Arif mengatakan, makna yang pertama yaitu perjuangan Siti Hajar yang luar biasa, penuh kesabaran dan pantang menyerah dalam menemukan sumber air untuk putranya Nabi Ismail. “Siti Hajar rela naik turun bukit Safa dan Marwa hingga tujuh kali. Siti Hajar tidak pasrah dengan keadaan dan tiada lelah dalam ketidakpastian, karena kasih sayangnya yang luar biasa kepada Nabi Ismail,” katanya.
Kasih sayang yang besar kepada Nabi Ismail, kesetiaan yang luar biasa kepada Nabi Ibrahim, serta ketaatan kepada Allah Swt, menjadi energi besar bagi Siti Hajar untuk terus mencari sumber air di antara bukit Shafa dan Marwa. Hingga kesabaran Siti Hajar tersebut berbuah hasil memancarnya air Zamzam.
Menurut Arif, perjuangan Siti Hajar tersebut memberikan ibrah (pelajaran) kepada kita bahwa tawakkal dan kesabaran bukanlah dalam kondisi pasif, namun harus disertai dengan perjuangan dan usaha keras.
“Keikhlasan kesabaran adalah pondasi dalam perjuangan dan kerja keras yang ditunjukkan oleh Siti Hajar dan membuahkan hasil, itu memberikan pelajaran kepada kita untuk kerja keras dan kerja keras,” ungkapnya.
Allah akan menilai dari kualitas usaha kita. Ini akan membuktikan kualitas unggul kita. Sebagaimana firman Allah dalam QS Al-Mulk : 2.
ٱلَّذِى خَلَقَ ٱلْمَوْتَ وَٱلْحَيَوٰةَ لِيَبْلُوَكُمْ أَيُّكُمْ أَحْسَنُ عَمَلًا ۚ وَهُوَ ٱلْعَزِيزُ ٱلْغَفُورُ
Artinya: Yang menjadikan mati dan hidup, supaya Dia menguji kamu, siapa di antara kamu yang lebih baik amalnya. Dan Dia Maha Perkasa lagi Maha Pengampun,
Maka makna perjuangan Siti Hajar yang penuh dengan kerja keras, pantang menyerah, kesabaran dan tawakkal ini patut kita jadikan teladan untuk berjuang bersama membangun bangsa.
Makna yang kedua, lanjut Arif, Shafa dan Marwah adalah sebagai spirit kita untuk membangun bangsa dilandasi dengan ilmu pengetahuan.
Arif mengatakan, Sahfa dan Marwa menjadi Asbabun Nuzul turunnya ayat ‘Ulul Albab’.

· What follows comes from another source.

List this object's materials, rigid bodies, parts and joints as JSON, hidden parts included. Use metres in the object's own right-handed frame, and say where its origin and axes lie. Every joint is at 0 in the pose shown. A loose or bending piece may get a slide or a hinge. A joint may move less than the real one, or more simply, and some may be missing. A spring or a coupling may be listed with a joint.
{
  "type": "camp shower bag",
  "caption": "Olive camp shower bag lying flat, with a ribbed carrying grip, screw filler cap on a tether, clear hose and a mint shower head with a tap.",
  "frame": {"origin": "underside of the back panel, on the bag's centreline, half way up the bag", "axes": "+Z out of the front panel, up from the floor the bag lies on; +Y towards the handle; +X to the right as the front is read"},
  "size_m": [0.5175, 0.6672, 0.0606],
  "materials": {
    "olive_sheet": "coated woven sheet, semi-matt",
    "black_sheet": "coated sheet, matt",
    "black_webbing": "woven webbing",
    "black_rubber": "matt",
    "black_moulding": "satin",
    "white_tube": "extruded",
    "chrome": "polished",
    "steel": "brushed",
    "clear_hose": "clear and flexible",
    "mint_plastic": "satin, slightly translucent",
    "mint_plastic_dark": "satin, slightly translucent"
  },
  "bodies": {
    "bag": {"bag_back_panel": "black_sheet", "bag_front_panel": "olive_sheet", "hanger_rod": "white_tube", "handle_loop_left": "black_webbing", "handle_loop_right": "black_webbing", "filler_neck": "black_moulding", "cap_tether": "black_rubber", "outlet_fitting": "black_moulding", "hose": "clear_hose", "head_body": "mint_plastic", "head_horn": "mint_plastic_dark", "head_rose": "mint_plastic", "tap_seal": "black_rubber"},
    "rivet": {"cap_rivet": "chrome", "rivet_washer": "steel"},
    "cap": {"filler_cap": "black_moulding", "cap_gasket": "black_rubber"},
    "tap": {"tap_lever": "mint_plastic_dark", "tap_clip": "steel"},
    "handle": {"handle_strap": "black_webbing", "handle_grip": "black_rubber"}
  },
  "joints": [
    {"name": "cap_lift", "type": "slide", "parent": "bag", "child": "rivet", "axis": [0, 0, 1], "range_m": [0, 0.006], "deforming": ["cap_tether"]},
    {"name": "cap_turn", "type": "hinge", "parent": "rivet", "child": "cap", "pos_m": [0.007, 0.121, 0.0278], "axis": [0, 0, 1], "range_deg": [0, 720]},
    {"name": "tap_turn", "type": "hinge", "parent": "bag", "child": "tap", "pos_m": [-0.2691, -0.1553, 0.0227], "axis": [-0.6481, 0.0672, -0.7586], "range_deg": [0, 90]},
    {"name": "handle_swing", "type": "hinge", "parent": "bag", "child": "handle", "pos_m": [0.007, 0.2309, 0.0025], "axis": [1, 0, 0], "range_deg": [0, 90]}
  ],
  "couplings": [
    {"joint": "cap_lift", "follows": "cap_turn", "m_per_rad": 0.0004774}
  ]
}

Pada saat itu, kaum Quraisy bertanya kepada umat Nabi Musa tentang kelebihan Nabi Musa. Mereka mengatakan, bahwa Nabi Musa memiliki mukjizat tongkat. Kemudian mereka bertanya kepada umat Nasrani tentang apa kelebihan Nabi Isa. Maka umat Nasrani menjawab Nabi Isa memiliki mukjizat bisa menghidupkan orang mati dan bisa menyembuhkan penyakit kusta.

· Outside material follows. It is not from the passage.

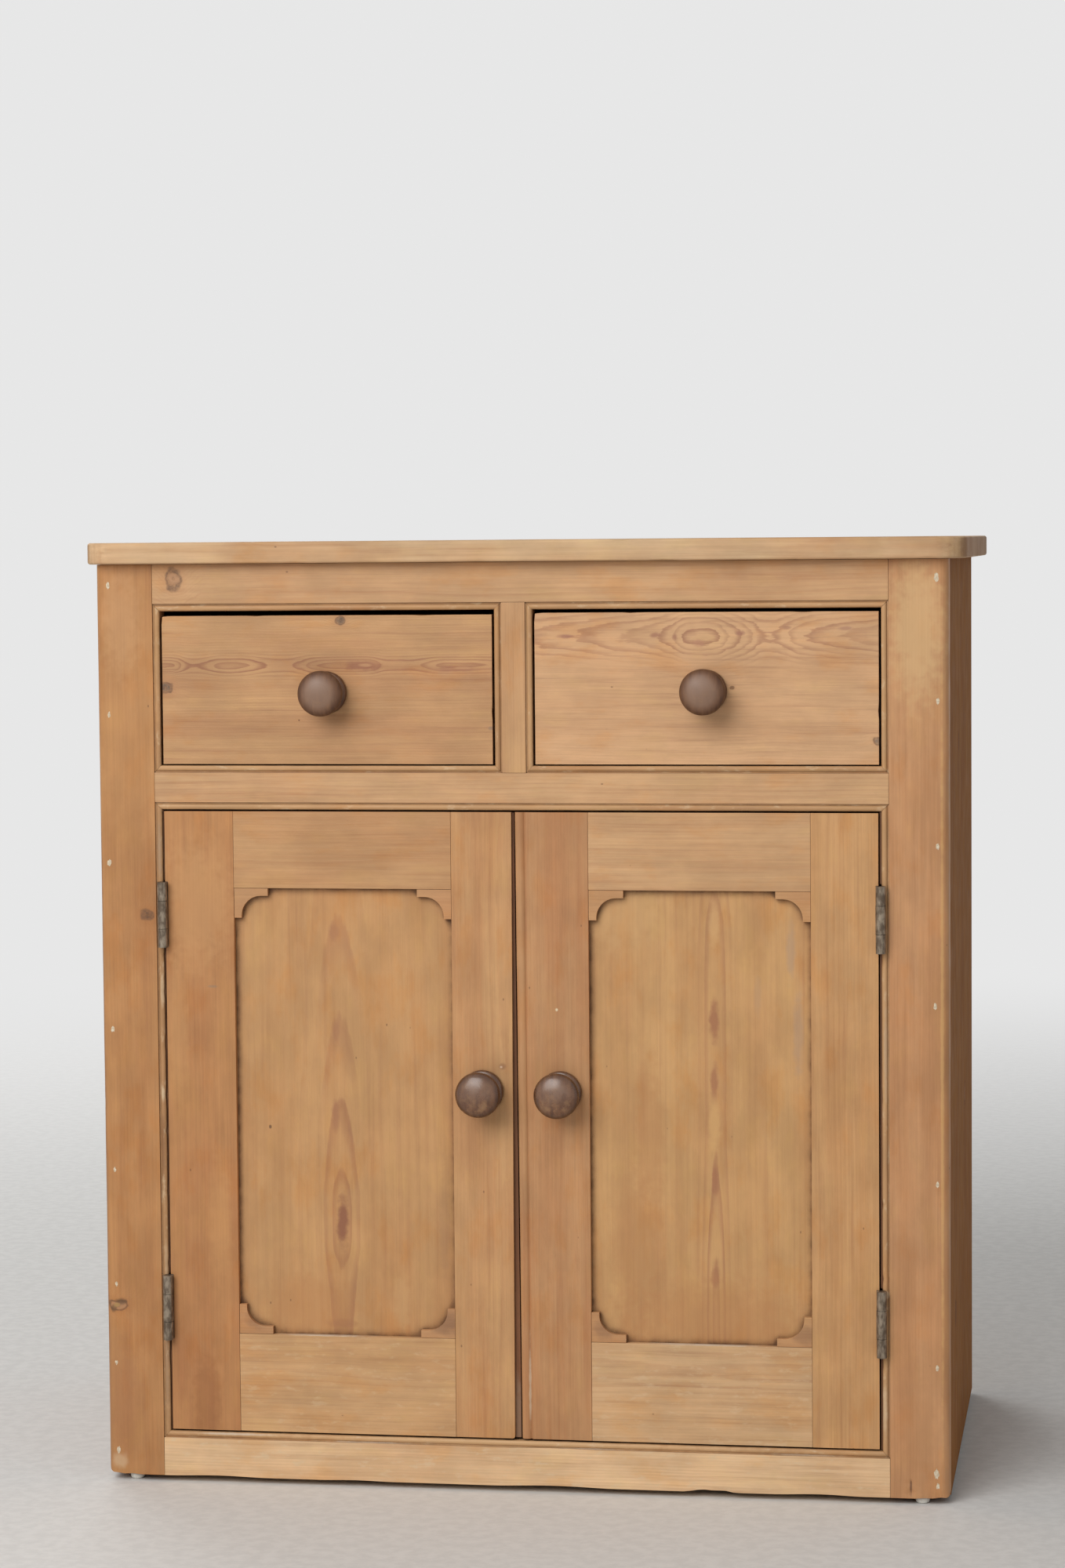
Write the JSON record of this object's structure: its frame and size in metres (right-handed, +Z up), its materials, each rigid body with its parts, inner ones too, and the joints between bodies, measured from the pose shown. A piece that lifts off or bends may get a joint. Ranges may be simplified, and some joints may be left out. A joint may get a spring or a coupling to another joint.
{
  "type": "cupboard",
  "caption": "Low pine cupboard with drawers side by side over a pair of framed and panelled doors on butt hinges, turned knobs, beaded openings and an overhanging top with rounded corners.",
  "frame": {"origin": "on the floor, under the middle of the cupboard's box, knobs included", "axes": "+Z up, the front with its doors and drawers faces -Y, +X to the viewer's right"},
  "size_m": [0.9966, 0.609, 1.0775],
  "materials": {
    "pine_top": "waxed old pine",
    "pine_side": "waxed old pine",
    "pine_frame": "waxed old pine",
    "pine_bead": "waxed old pine",
    "pine_inside": "bare old pine",
    "pine_door": "waxed old pine",
    "pine_panel": "waxed old pine",
    "pine_drawer_front": "waxed old pine",
    "pine_drawer_box": "bare pine",
    "knob_wood": "dark stained, waxed",
    "hinge_iron": "worn",
    "screw_steel": "dull",
    "nail_iron": "dull",
    "catch_brass": "dull",
    "glide_plastic": "white"
  },
  "bodies": {
    "case": {"top_boards": "pine_top", "side_left": "pine_side", "side_right": "pine_side", "stile_left": "pine_frame", "stile_right": "pine_frame", "rail_top": "pine_frame", "rail_middle": "pine_frame", "rail_bottom": "pine_frame", "muntin": "pine_frame", "bead_drawer_left": "pine_bead", "bead_drawer_right": "pine_bead", "bead_doors": "pine_bead", "floor_board": "pine_inside", "shelf": "pine_inside", "shelf_cleats": "pine_inside", "drawer_runners": "pine_inside", "drawer_guides": "pine_inside", "drawer_kickers": "pine_inside", "drawer_stops": "pine_inside", "rail_back_top": "pine_inside", "rail_back_middle": "pine_inside", "back_boards": "pine_inside", "door_stop": "pine_inside", "hinge_leaves_case": "hinge_iron", "hinge_pins": "hinge_iron", "hinge_screws_case": "screw_steel", "frame_nails": "nail_iron", "door_catches": "catch_brass", "floor_glides": "glide_plastic"},
    "door_left": {"door_left_hinge_stile": "pine_door", "door_left_meeting_stile": "pine_door", "door_left_top_rail": "pine_door", "door_left_bottom_rail": "pine_door", "door_left_spandrels": "pine_door", "door_left_panel": "pine_panel", "door_left_knob": "knob_wood", "door_left_hinge_leaves": "hinge_iron", "door_left_hinge_screws": "screw_steel"},
    "drawer_left": {"drawer_left_front": "pine_drawer_front", "drawer_left_side_left": "pine_drawer_box", "drawer_left_side_right": "pine_drawer_box", "drawer_left_back": "pine_drawer_box", "drawer_left_bottom": "pine_drawer_box", "drawer_left_knob": "knob_wood"},
    "door_right": {"door_right_hinge_stile": "pine_door", "door_right_meeting_stile": "pine_door", "door_right_top_rail": "pine_door", "door_right_bottom_rail": "pine_door", "door_right_spandrels": "pine_door", "door_right_panel": "pine_panel", "door_right_knob": "knob_wood", "door_right_hinge_leaves": "hinge_iron", "door_right_hinge_screws": "screw_steel"},
    "drawer_right": {"drawer_right_front": "pine_drawer_front", "drawer_right_side_left": "pine_drawer_box", "drawer_right_side_right": "pine_drawer_box", "drawer_right_back": "pine_drawer_box", "drawer_right_bottom": "pine_drawer_box", "drawer_right_knob": "knob_wood"}
  },
  "joints": [
    {"name": "door_left_hinge", "type": "hinge", "parent": "case", "child": "door_left", "pos_m": [-0.41075, -0.2666, 0.41705], "axis": [0, 0, -1], "range_deg": [0, 175]},
    {"name": "door_right_hinge", "type": "hinge", "parent": "case", "child": "door_right", "pos_m": [0.40425, -0.2666, 0.41705], "axis": [0, 0, 1], "range_deg": [0, 175]},
    {"name": "drawer_left_slide", "type": "slide", "parent": "case", "child": "drawer_left", "axis": [0, -1, 0], "range_m": [0, 0.36]},
    {"name": "drawer_right_slide", "type": "slide", "parent": "case", "child": "drawer_right", "axis": [0, -1, 0], "range_m": [0, 0.36]}
  ]
}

Lalu suku Quraisy bertanya kepada Rasulullah saw, ‘Bisakah engkau menjadikan Shafa dan Marwa menjadi bukit emas untuk suku Quraisy? Maka Rasulullah berdoa kepada Allah Swt untuk memberikan jawaban suku Quraisy, sehingga turun ayat ulul albab, QS Ali ‘Imran Ayat 190
إِنَّ فِى خَلْقِ ٱلسَّمَٰوَٰتِ وَٱلْأَرْضِ وَٱخْتِلَٰفِ ٱلَّيْلِ وَٱلنَّهَارِ لَءَايَٰتٍ لِّأُو۟لِى ٱلْأَلْبَٰبِ
Artinya: Sesungguhnya dalam penciptaan langit dan bumi, dan silih bergantinya malam dan siang terdapat tanda-tanda bagi orang-orang yang berakal,
Arif mengatakan, ayat tentang ulul albab menjelaskan orang-orang menjalankan proses fikir dan zikir. Ulul Albab meyakini, tidak ada ciptaan Allah yang sia-sia termasuk bukit Safa dan marwa.
“Karena itu kita harus hadir dengan kekuatan sains dan ilmu pengetahuan, yang penting untuk menguak rahasia kebesaran Allah swt dan menjadi bekal kita untuk keberlangsungan hidup di bumi,” kata Arif.
“Ketika kita bicara Shafa dan Marwa dalam konsep Ulul Albab, maka ia memiliki karakter yang suci dan memadukan implementasi ilmu pengetahuan untuk kehidupan,” lanjut Arif.
Menurut Arif, dua hal tersebut, yaitu ketangguhan dan kesabaran Siti Hajar dalam berjuang, serta haji yang bersih untuk memanfaatkan teknologi dan ilmu pengetahuan, menjadi benih bagi tumbuhnya peradaban baru ke depan.
“Apalagi kita punya mimpi besar agar Indonesia menjadi baldatun thoyyibatun wa robbun ghofuur, dengan kekuatan hati, zikir da fikir,” pungkasnya.